Noteworthy differences between full and defective spellings are also found among the endings of pronouns, pronominal suffixes, and demonstrative pronouns.108 These forms are often referenced by those situating Qumran Aramaic among other dialects, and so they merit brief treatment here. For ease of discussion, the most common Qumran Aramaic forms are provided, with alternative Qumran spellings separated by a slash, and relatively infrequent or singular Qumran spellings in parentheses.

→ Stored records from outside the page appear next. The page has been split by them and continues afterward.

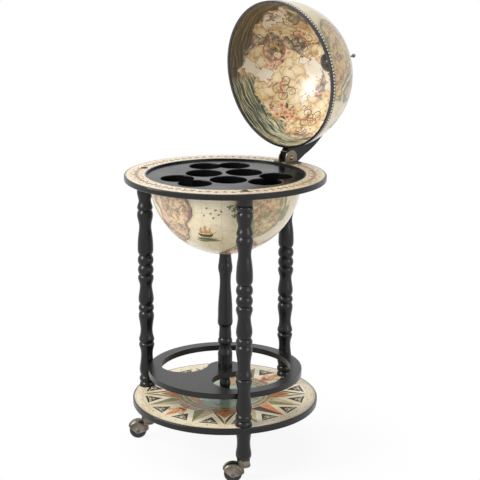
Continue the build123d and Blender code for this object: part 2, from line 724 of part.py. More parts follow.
# ---------------------------------------------------------------- lower bowl and its screws
bowl_rim_rise = flange_bottom - bowl_centre
with BuildPart() as lower_bowl:
    with BuildSketch(Plane(origin=(0, 0, bowl_centre), x_dir=(1, 0, 0), z_dir=(0, -1, 0))):
        with BuildLine():
            skin = CenterArc((0, 0), globe_radius, -90, 90)
            back = CenterArc((0, 0), bowl_inner_radius, -90, 90)
            Line(skin @ 0, back @ 0)
            Polyline(
                skin @ 1,
                (globe_radius, bowl_rim_rise),
                (flange_radius, bowl_rim_rise),
                (flange_radius, bowl_rim_rise + bowl_flange_thickness),
                (bowl_inner_radius, bowl_rim_rise + bowl_flange_thickness),
                back @ 1,
            )
        make_face()
    revolve(axis=Axis.Z)
    with BuildSketch(Plane.XY.offset(bowl_bottom - globe_wall)):
        Circle(bowl_screw_radius + screw_gap)
    extrude(amount=3 * globe_wall, mode=Mode.SUBTRACT)
    with BuildSketch(Plane.XY.offset(deck_bottom)):
        with PolarLocations(rim_screw_circle, rim_screw_count, rim_screw_first_angle):
            Circle(rim_screw_radius + screw_gap)
    extrude(amount=-bowl_flange_thickness, mode=Mode.SUBTRACT)
    with PolarLocations(rim_screw_circle, rim_screw_count, rim_screw_first_angle):
        with Locations((0, 0, deck_bottom)):
            Cone(
                rim_screw_radius + screw_gap,
                rim_screw_head_radius + screw_gap,
                rim_screw_head_radius - rim_screw_radius,
                align=(Align.CENTER, Align.CENTER, Align.MAX),
                mode=Mode.SUBTRACT,
            )
save(lower_bowl, "lower_bowl")

with BuildPart() as bowl_rim_screws:
    with PolarLocations(rim_screw_circle, rim_screw_count, rim_screw_first_angle):
        with Locations((0, 0, deck_bottom - fit_gap)):
            Cylinder(
                rim_screw_radius,
                deck_bottom - ring_bottom - stud_end_gap,
                align=(Align.CENTER, Align.CENTER, Align.MAX),
            )
            Cone(
                rim_screw_radius,
                rim_screw_head_radius,
                rim_screw_head_radius - rim_screw_radius,
                align=(Align.CENTER, Align.CENTER, Align.MAX),
            )
save(bowl_rim_screws, "bowl_rim_screws")

bowl_screw_seat = bowl_centre - sqrt(bowl_inner_radius**2 - bowl_screw_head_radius**2) + fit_gap
with BuildPart() as bowl_screw:
    with Locations((0, 0, bowl_screw_seat)):
        Cylinder(
            bowl_screw_radius,
            globe_wall + bowl_screw_length - stud_end_gap,
            align=(Align.CENTER, Align.CENTER, Align.MAX),
        )
        Cylinder(
            bowl_screw_head_radius,
            bowl_screw_head_height,
            align=(Align.CENTER, Align.CENTER, Align.MIN),
        )
    with Locations((0, 0, bowl_screw_seat + bowl_screw_head_height)):
        Box(
            2 * bowl_screw_head_radius,
            bowl_screw_slot,
            bowl_screw_slot,
            align=(Align.CENTER, Align.CENTER, Align.MAX),
            mode=Mode.SUBTRACT,
        )
save(bowl_screw, "bowl_screw")

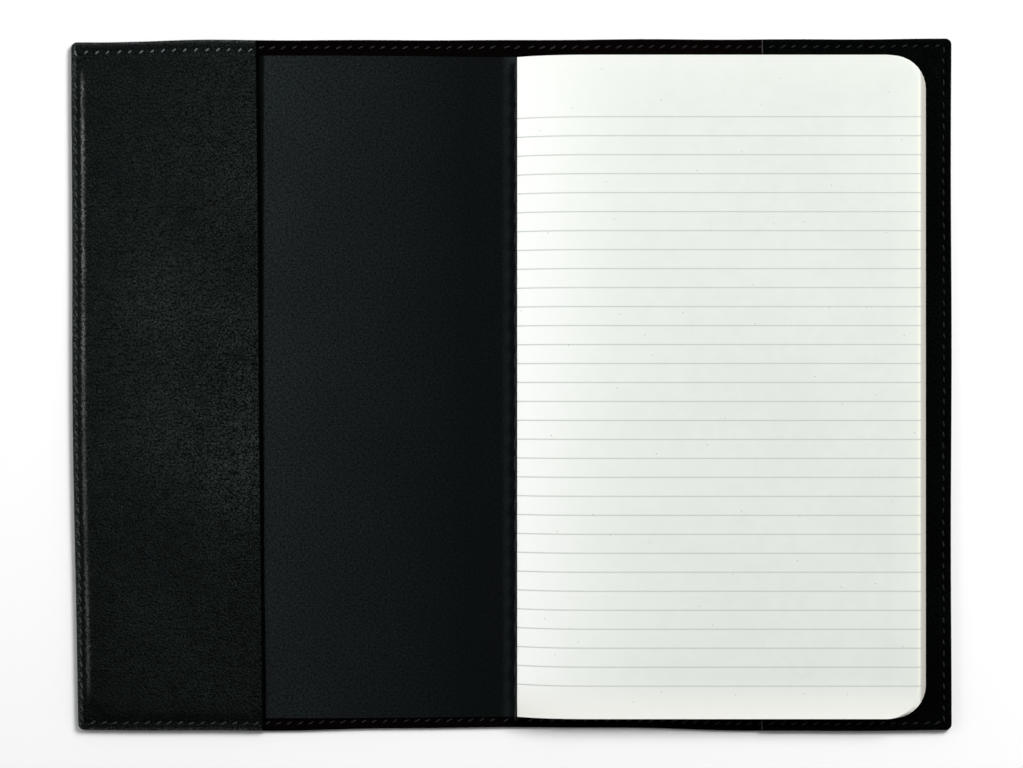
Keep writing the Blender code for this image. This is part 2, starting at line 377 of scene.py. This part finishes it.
def painted_ridge_light_and_scuffs(p, color, base, x, y):
    """The front flap's painted highlight along the ridge over the card, painted shade in its sewn
    channel, and its rim with scuffs and painted glints.
    """
    # A painted highlight along the ridge, with a brighter painted core.
    wobble = p.math("MULTIPLY_ADD", p.noise(1.5, 3.0, 0.7, seed=6.2), 0.0020, -0.0010)
    off = p.math("ADD", p.math("ADD", x, RIDGE_X * MM), wobble)
    streak = p.noise(0.42, 3.0, 0.8, (1.3, 0.7), 3.7)
    broad = p.noise(16.0, 2.0, 0.5, seed=2.6)
    ends = p.fade(p.math("ABSOLUTE", y), 0.094, 0.101, 1.0, 0.0)
    ridge = p.times(p.band(off, (-0.0004, 0.0), (0.0003, 0.0013)),
                    p.fade(streak, 0.42, 0.58, 0.05, 1.55), p.fade(y, -0.070, 0.020, 0.55, 1.0),
                    p.fade(broad, 0.35, 0.6, 0.45, 1.0), ends)
    color = p.mix(ridge, color, (0.085, 0.090, 0.090))
    core = p.times(p.band(off, (-0.0002, 0.0001), (0.0003, 0.0008)), ridge,
                   p.fade(y, -0.02, 0.05, 0.1, 0.5))
    color = p.mix(core, color, (0.20, 0.21, 0.21))
    # Painted shade in the sewn channel.
    sewn = p.math("ABSOLUTE", p.math("SUBTRACT", y, (SEAM_Y - 0.7) * MM))
    color = p.mix(p.fade(sewn, 0.0008, 0.0013, 0.72, 0.0), color, base)
    # Scuffs along the rim, with painted glints.
    from_side = p.math("SUBTRACT", EDGE * MM, p.math("ABSOLUTE", x))
    from_end = p.math("SUBTRACT", HALF * MM, p.math("ABSOLUTE", y))
    rim = p.math("MINIMUM", from_side, p.math("MULTIPLY_ADD", from_end, 1.4, 0.0003))
    rough_spots = p.fade(p.noise(0.55, 3.0, 0.8, seed=7.7), 0.52, 0.62)
    scuff_and_glint = p.times(p.fade(rim, 0.0010, 0.0018, 1.0, 0.0), rough_spots)
    return p.mix(scuff_and_glint, color, (0.075, 0.088, 0.085))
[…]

Some of these forms, used consistently across Qumran Aramaic and Biblical Aramaic, distance the Qumran texts from other corpora. Both earlier and later dialects also use אנה and אנחנה (or אנחן), but later Jewish and Christian dialects witness the growth of new apocopated forms for אנחנה, such as אנן and חנן. The main thing distancing Qumran Aramaic from surrounding dialects is the use of a final א in אנחנא, which is purely orthographic and varies in Qumran Aramaic and Biblical Aramaic (both Daniel and Ezra). More significant is the second person masculine אנתה, also the usual ketiv spelling in Daniel (though not Ezra), which is a full form missing from other, surrounding Aramaic text groups. All other known Aramaic texts, including the later Judean Desert documents, use shorter forms such as אנת (the Official Aramaic form) and את. Some debate has taken place over whether the Qumran Aramaic/Daniel form represents a long or stressed /a/ vowel already present in Official Aramaic, but not written there, or signifies a novel development in the pronunciation behind the Qumran Aramaic/Daniel form, perhaps influenced by Hebrew.109 אנתון is a full spelling in Qumran Aramaic and Biblical Aramaic distinguished from the Official Aramaic אנתם on one hand, and אתון of later Aramaic corpora on the other. The Official Aramaic spelling of the third-person masculine singular pronoun is הו, and the feminine הי, though some Early Aramaic texts and the fifth-century BCE Sheikh Fadl inscription from Egypt have הא or הוא/‪היא‬. The latter forms are the ones found almost exclusively in Qumran Aramaic, Biblical Aramaic, and subsequent Jewish dialects, with the exception of 4Q550 (Jews at the Persian Court) 7+7a.1 (הו) and 4Q204 (Enc) 5ii.30 (הואה) among the Qumran scrolls, and the noteworthy use of הו and הי in the later Judean Desert documents. The spelling הואה in 4Q204 (Enc) is taken by Fassberg, Schattner-Rieser and others to be a Hebraism,110 and some have suggested that the switch from earlier הו/הי to הוא/היא is due, at least in part, to the influence of Hebrew orthography.111

As with אנתון, Qumran Aramaic and, to a slightly lesser extent, Biblical Aramaic witness a shift with the third person plural אנון and אנין, the latter being attested only once (4Q201 [Ena] 1iii.15). The older Official Aramaic forms were המו (or הם) and הני (one occurrence), of which only the masculine form has come through to Qumran Aramaic and Daniel as המון. This earlier form is used exclusively in 11Q10(Job) and what little is preserved of 4Q242 (PrNab). The distribution between המון and אנון is split in Biblical Aramaic (three times each), but the later אנון predominates in the remaining Qumran Aramaic texts, with over forty occurrences. Some of the other, post-Official Aramaic dialects use forms beginning with ה,‪112‬ and it of interest that the second century CE Nahal Hever documents still use המון frequently alongside אנון. אנון or related forms (e.g., אינון, ‪הנון‬) are found in later Jewish and Christian Aramaic. Cook suggested that המון was used only for the direct object in Biblical and Qumran Aramaic, though in fact the closely related form המו is used as a plural subject in Ezra 5:11, and the same is true of המון at 11Q10 (Job) XXVIII.2.113 Furthermore, אנון is clearly used as a direct object in Ezra 5:4 and Dan 6:25, as it is in Qumran Aramaic.114 Taking all of this evidence into account, we should be careful of assigning specific syntactic roles to אנון and המון – they seem to be used arbitrarily based on the preferences of a given scribe. In light of the relatively late use of המון in 11Q10 (Job) and the Nahal Hever documents, we should also avoid dating texts with great specificity based on this criterion.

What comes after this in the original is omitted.